Hoskinson’s reference to “infinite scale with Hydra” was tied to a dApp-by-dApp model. That means Hydra is not being positioned as a global Layer 1 throughput increase. It gives individual applications a way to move high-frequency or repeated actions into faster local environments when the use case supports that structure.

This matters for application categories where every action does not need to be processed directly on the main chain. Games, voting systems, micropayments, AI agent workflows, event tools and other high-frequency use cases can use Hydra-style execution while still maintaining a connection to Cardano’s settlement layer.

Partner Chains Extend the Scaling Model Beyond One Execution Layer

Hoskinson also connected the roadmap to partner chains, which add a third layer to the scaling strategy. Partner chains are not a replacement for Leios or Hydra. Their role is to allow specialized networks and external ecosystems to connect with Cardano’s infrastructure, security assumptions and economic model without forcing every use case into the same Layer 1 environment.

The roadmap therefore separates three infrastructure problems.

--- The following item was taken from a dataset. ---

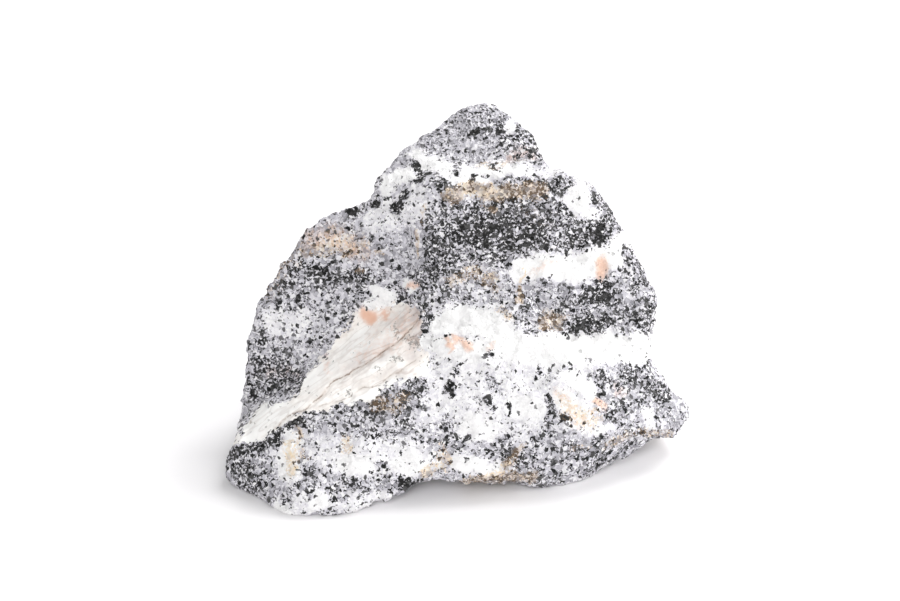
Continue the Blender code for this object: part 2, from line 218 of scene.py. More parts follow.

Leios increases base protocol capacity. Hydra gives applications faster execution spaces. Partner chains expand the number of connected networks and use cases that can interact with the Cardano ecosystem.

The next operational phase is now centered on testing and preparation. SPOs can use Musashi Dojo to prepare for Leios-enabled node behavior. Wallet and indexer teams need to evaluate how higher throughput and new block structures affect data tracking. dApp developers can plan around a stack where base-layer throughput, Hydra execution and partner chain connectivity each serve a different function.

Hoskinson’s 60 times comment gives Cardano’s scaling roadmap a clear public target, but the implementation path remains multi-layered. Leios is being tested for Layer 1 capacity, Hydra is positioned for application-level execution, and partner chains are designed to widen the network surface while keeping the ADA economy connected to additional infrastructure and use cases.